Kpasha, like Tagwi, is a pastor of the Evangelical Church Winning All, a Christian denomination followed by hundreds of thousands of Nigerians. The Fulani tribe he was referring to is based just two miles away, and is notorious for its sometimes fanatic Islamism.

Kpasha said Fulani killed three members of his church, Danjuma Madah, Daniel Wuara and Barri Musa, and burned the village’s only primary school.

It wasn’t first time the school and church have been targeted. Three years ago, the Fulani killed 29 people at the school, he said.

“This is the second time my church was burned,” he said.

Ngbra-zongo, the site of Wednesday’s attack, is slightly more than four miles away from the police station in Miango, a 40-minute drive on the area’s roads.

Gata Moses, a resident, blamed the military and the government for not doing enough to stop the attacks, and said withdrawal of soldiers from the community contributed to the series of attacks.

“The military are not doing enough to see the attacks come to an end without arresting any of the Fulani attackers. The government is silent,” he said. “Security officials arrived after people had been killed; this is always our experience after attacks.”

Police did not arrive in the village until the next day.

District police officer Kenneth Romans blamed a bad network connection for his delayed arrival. He told villagers police sympathized with the community.

“We will do our best to arrest these criminals,” Romans said, urging the villagers to report problems to public officials.

The church is a 20-minute drive from Forward Operating Base Jebbu, where soldiers are on duty to prevent violence.

Village watchmen in the nearby village of Ancha called police and the military on March 31, when more than 200 men carrying AK-47 assault rifles stormed into the village at nightfall, killing three people and wounding several more. The same group struck two other Irigwe tribal villages the following night, burning the ECWA church and the Roman Catholic Church buildings in Nkiendowro. Terrorists also struck Nkiendowro two days later, killing three.

The Third Division of the Nigerian Army’s base is an hour’s drive to the east in a suburb of Jos, 30-40 km away from the Irigwe villages, said Kyle Abts, a director of the International Committee on Nigeria and a former missionary.

“The fact that the Nigerian army did not make an effort to defend citizens so close to their command center is outrageous,” he said.

Sunday A. Abdu, President of Irigwe Development Association, pointed to the deliberate departure of soldiers manning checkpoints leading to the villages of the Irigwe Chiefdom.

When it started March 21, “we thought was a routine military action and expected to see another set deployed,” Abdu said.

The checkpoints remain unmanned, according to several local pastors interviewed by Zenger.

The Rev.
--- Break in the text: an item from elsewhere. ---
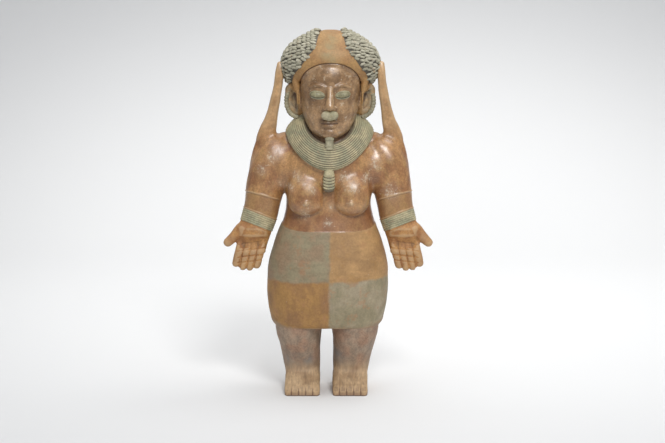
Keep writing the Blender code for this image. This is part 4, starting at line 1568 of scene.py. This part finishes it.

Akila Adamu, associate pastor of First Evangelical Church in suburban Maryland, a sister congregation of Kpasha’s church, said he believes the recent attacks are related, “the work of a single organized gang of terrorists,” Adamu told Zenger News.

Seven senior citizens were burned to death in their group residence in the village of Hukke on April 1 by men carrying AK-47 rifles.

“We want the U.S. government to contact the Nigerian government to demand that its law enforcement agencies intervene,” Adamu said to Zenger, calling for “a high-level public investigation of the Nigerian army commanders and police officials responsible for security in Bassa.”

According to civil society watchdog Intersociety, between 11,500 and 12,000 Christians have been killed since June 2015, when the current Nigerian government took control. Of those, jihadist Fulani herdsman were responsible for 7,400 deaths; Boko Haram, 4,000; and highway bandits, 150-200 deaths.

The March report calls Nigeria “a killing field of defenseless Christians.”